All this comes against the backdrop of increased unrest among public sector workers and plans for one of the largest walk outs across the public sector in years, on January 18th.

The Secretary of State was clear, while he set out the package of support, there would be no succour for those struggling the most without a return to the Executive, with his position remaining that locally elected representatives need to allocate the £3.3bn bounty. While he has been accused of using the plight of public sector workers as pawns to apply pressure on the DUP, there can be no doubt that the finger of blame will be also firmly be pointed by some at the DUPs lack of movement.

The one certainty out of this week’s proceedings is that there is no certainty on the timeline of a return of the Executive.

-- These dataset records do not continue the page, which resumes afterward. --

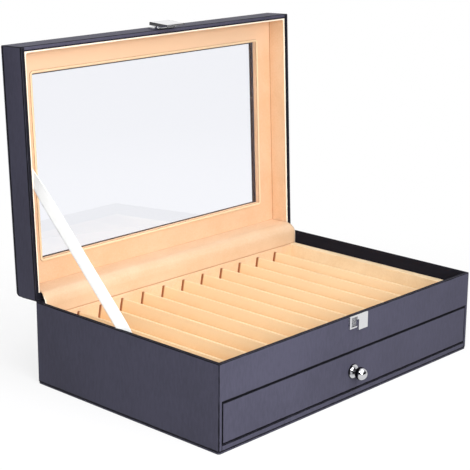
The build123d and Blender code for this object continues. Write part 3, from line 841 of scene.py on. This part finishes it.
sheet_coordinates(ribbon, ribbon_across * ribbon_width, ribbon_along * ribbon_length)
thicken(ribbon, ribbon_thickness, 0.0)


def satin():
    """White satin: fine threads along the ribbon's length and a ribbed woven edge on each side.

    The height is half a sine across the ribbon, for the threads, plus a sine along it for
    the cross threads, which is deeper at the woven edges.
    """
    material, tree, shader = new_material("white satin")
    uv = tree.nodes.new("ShaderNodeUVMap")
    uv.uv_map = "cloth"
    split = tree.nodes.new("ShaderNodeSeparateXYZ")
    tree.links.new(uv.outputs["UV"], split.inputs[0])
    thread_width = 0.00025
    pick_width = 0.0005
    threads = calc(tree, "SINE", calc(tree, "MULTIPLY", split.outputs["X"],
                                      2 * math.pi / thread_width))
    picks = calc(tree, "SINE", calc(tree, "MULTIPLY", split.outputs["Y"],
                                    2 * math.pi / pick_width))
    border = ramp(tree, calc(tree, "ABSOLUTE", split.outputs["X"]),
                  ribbon_width * 0.42, ribbon_width * 0.45)
    picks_depth = calc(tree, "ADD", 0.12, calc(tree, "MULTIPLY", border, 0.7))
    weave = calc(tree, "ADD", calc(tree, "MULTIPLY", threads, 0.5),
                 calc(tree, "MULTIPLY", picks, picks_depth))
    tree.links.new(tint(tree, border, srgb(253, 253, 252), srgb(246, 246, 246)),
                   shader.inputs["Base Color"])
    shader.inputs["Roughness"].default_value = 0.42
    shader.inputs["Specular IOR Level"].default_value = 0.5
    shader.inputs["Sheen Weight"].default_value = 0.3
    weave_depth = 0.00002
    add_bump(tree, shader, weave, weave_depth)
    return material


ribbon.data.materials.append(satin())
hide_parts("ribbon_stay")
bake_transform(ribbon)


# --- Floor, light and camera --------------------------------------------------------------------
# A wide pale floor under plain soft studio light. The floor and the sky look white to the
# camera, to mirrors and through glass, while the floor still takes the chest's shadow.

def white_where_seen(tree, plain, share, mirrored_share):
    """Turns a share of a shader to plain white for the camera and glass, and another for chrome."""
    rays = tree.nodes.new("ShaderNodeLightPath")
    seen = calc(tree, "MAXIMUM", rays.outputs["Is Camera Ray"],
                rays.outputs["Is Transmission Ray"])
    glow = tree.nodes.new("ShaderNodeEmission")
    mix = tree.nodes.new("ShaderNodeMixShader")
    white = calc(tree, "MAXIMUM", calc(tree, "MULTIPLY", seen, share),
                 calc(tree, "MULTIPLY", rays.outputs["Is Glossy Ray"], mirrored_share))
    tree.links.new(white, mix.inputs["Fac"])
    tree.links.new(plain, mix.inputs[1])
    tree.links.new(glow.outputs["Emission"], mix.inputs[2])
    return mix.outputs["Shader"]


floor_half = 12.0
floor_mesh = bpy.data.meshes.new("floor")
floor_corners = [(-floor_half, -floor_half, 0), (floor_half, -floor_half, 0),
                 (floor_half, floor_half, 0), (-floor_half, floor_half, 0)]
floor_mesh.from_pydata(floor_corners, [], [(0, 1, 2, 3)])
floor = bpy.data.objects.new("floor", floor_mesh)
bpy.context.scene.collection.objects.link(floor)
floor_paint, floor_tree, floor_shader = new_material("floor")
floor_rays = floor_tree.nodes.new("ShaderNodeLightPath")
# Light bounces off the floor as off a grey one, and the camera sees it as nearly white.
floor_lit = (0.36, 0.36, 0.36, 1)
floor_seen = (0.94, 0.94, 0.97, 1)
floor_tree.links.new(
    tint(floor_tree, floor_rays.outputs["Is Camera Ray"], floor_lit, floor_seen),
    floor_shader.inputs["Base Color"])
floor_shader.inputs["Roughness"].default_value = 0.9
floor_shader.inputs["Specular IOR Level"].default_value = 0.0
from_middle = floor_tree.nodes.new("ShaderNodeVectorMath")
from_middle.operation = "LENGTH"
floor_tree.links.new(own_place(floor_tree), from_middle.inputs[0])
# Round the chest a little of the shadow is left in. Polished metal sees the floor mostly
# white out to 0.6 m, and as plain grey floor from 1.5 m on.
white_share = ramp(floor_tree, from_middle.outputs["Value"], 0.2, 0.5, 0.82, 1.0)
near_share = ramp(floor_tree, from_middle.outputs["Value"], 0.6, 1.5, 0.8, 0.0)
floor_tree.links.new(
    white_where_seen(floor_tree, floor_shader.outputs["BSDF"], white_share, near_share),
    floor_tree.nodes["Material Output"].inputs["Surface"])
floor_mesh.materials.append(floor_paint)

sky = bpy.data.worlds.new("sky")
bpy.context.scene.world = sky
sky.use_nodes = True
sky_tree = sky.node_tree
sky_plain = sky_tree.nodes["Background"]
sky_plain.inputs["Color"].default_value = (1.0, 1.0, 1.0, 1.0)
sky_rays = sky_tree.nodes.new("ShaderNodeLightPath")
sky_plain_strength = 0.2
sky_place = sky_tree.nodes.new("ShaderNodeTexCoord").outputs["Generated"]
sky_way = sky_tree.nodes.new("ShaderNodeSeparateXYZ")
sky_tree.links.new(sky_place, sky_way.inputs[0])
behind = sky_tree.nodes.new("ShaderNodeVectorMath")
behind.operation = "DOT_PRODUCT"
sky_tree.links.new(sky_place, behind.inputs[0])
right_and_back = (0.73, 0.68, 0.0)
behind.inputs[1].default_value = right_and_back

# In polished metal and glass, the sky is white overhead and to the right and back, and
# nearly black elsewhere, as a dark room with two large soft lamps is.
sky_mirrored_strength = calc(
    sky_tree, "MAXIMUM", ramp(sky_tree, sky_way.outputs["Z"], 0.45, 0.92, 0.02, 0.9),
    ramp(sky_tree, behind.outputs["Value"], 0.05, 0.55, 0.02, 0.95))
sky_seen = calc(sky_tree, "MAXIMUM", sky_rays.outputs["Is Camera Ray"],
                sky_rays.outputs["Is Transmission Ray"])
sky_unseen = ramp(sky_tree, sky_rays.outputs["Is Glossy Ray"], 0.0, 1.0,
                  sky_plain_strength, sky_mirrored_strength, smooth=False)
sky_tree.links.new(ramp(sky_tree, sky_seen, 0.0, 1.0, sky_unseen, 1.0, smooth=False),
                   sky_plain.inputs["Strength"])


def area_light(name, place, aim, size, power):
    """A square lamp at place that faces aim."""
    lamp = bpy.data.lights.new(name, "AREA")
    lamp.size = size
    lamp.energy = power
    holder = bpy.data.objects.new(name, lamp)
    bpy.context.scene.collection.objects.link(holder)
    holder.location = place
    holder.rotation_euler = (Vector(aim) - Vector(place)).to_track_quat("-Z", "Y").to_euler()


area_light("key light", (-0.45, -0.80, 0.45), (0, 0, 0.1), 0.5, 9.8)
area_light("side light", (-0.8, -0.2, 0.9), (0, 0, 0.1), 0.4, 2.6)
area_light("top light", (0.1, -1.0, 1.7), (0, 0, 0.1), 1.4, 20.0)

camera_data = bpy.data.cameras.new("camera")
camera_data.sensor_width = 36.0
camera_data.lens = 109.16
camera_data.clip_end = 60.0
camera = bpy.data.objects.new("camera", camera_data)
bpy.context.scene.collection.objects.link(camera)
camera_azimuth = math.radians(-46.961)
camera_height = math.radians(15.559)
camera_roll = math.radians(0.364)
camera_place = Vector((-0.9172, -0.8246, 0.4677))
backward = Vector((math.sin(camera_azimuth) * math.cos(camera_height),
                   -math.cos(camera_azimuth) * math.cos(camera_height), math.sin(camera_height)))
level = Vector((math.cos(camera_azimuth), math.sin(camera_azimuth), 0))
upright = backward.cross(level)
right = math.cos(camera_roll) * level + math.sin(camera_roll) * upright
up = -math.sin(camera_roll) * level + math.cos(camera_roll) * upright
camera_turn = Matrix((right, up, backward)).transposed().to_4x4()
camera.matrix_world = Matrix.Translation(camera_place) @ camera_turn
bpy.context.scene.camera = camera
bpy.context.scene.view_settings.view_transform = "Standard"
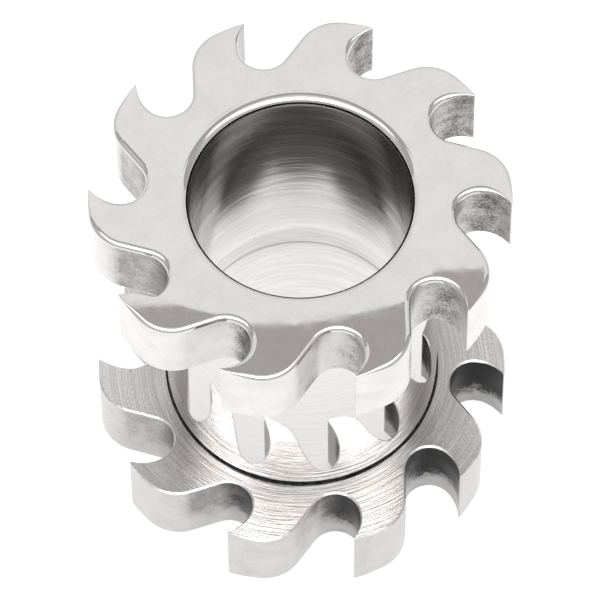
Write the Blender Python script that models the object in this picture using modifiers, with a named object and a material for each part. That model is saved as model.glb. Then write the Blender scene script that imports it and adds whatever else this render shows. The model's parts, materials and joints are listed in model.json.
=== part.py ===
"""Screw-fit ear tunnel with a saw-toothed flange at each end. Metres, +Z up.

The tunnel stands on the back flange's outer face, at z = 0, and its bore runs along +Z.
The front flange and the barrel are one turned and milled piece. The back is the other one:
a toothed flange with a short threaded spigot, which screws into the barrel's foot.
"""

import cmath
import math

import bmesh
import bpy

MM = 0.001

# Barrel, and the walls that are stacked inward from its outside down to the bore
BARREL_DIAMETER = 10.0 * MM
WEAR_LENGTH = 9.4 * MM
SOCKET_WALL = 0.455 * MM
THREAD_CLEARANCE = 0.09 * MM
THREAD_DEPTH = 0.21 * MM
SPIGOT_WALL = 0.27 * MM
MOUTH_ROUNDING = 0.33 * MM
FOOT_CHAMFER = 0.12 * MM

# Flanges: a rim around the barrel, and the teeth beyond it
FRONT_THICKNESS = 2.9 * MM
BACK_THICKNESS = 3.2 * MM
RIM_WIDTH = 0.52 * MM
TOOTH_HEIGHT = 2.005 * MM
OUTER_ROUNDING = 0.2 * MM
EDGE_BREAK = 0.05 * MM

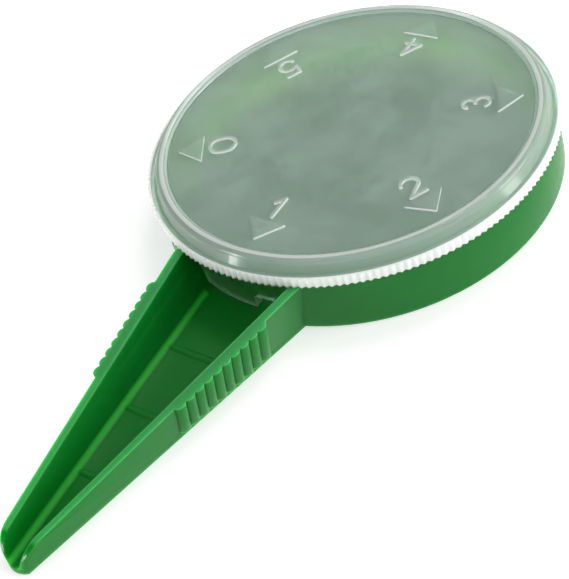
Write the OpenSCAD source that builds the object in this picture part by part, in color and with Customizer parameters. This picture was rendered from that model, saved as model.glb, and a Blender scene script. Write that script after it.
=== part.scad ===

The DUP will view the SoS stance as making it more difficult for them to convince their grassroots of the progress that has been made with the Windsor Framework negotiations, which has been further exacerbated by their own statement that the process is not complete.

Is it checkmate or stalemate? Who knows, even the most informed in this process are beyond predictions. One senses much will come down to Heaton-Harris’ resolve, the growing influence of the downtrodden workers and the courage and resolve of Sir Jeffrey. With time and patience running out, across many quarters, one hopes that the Tory MP isn’t pondering his next move come mid-January.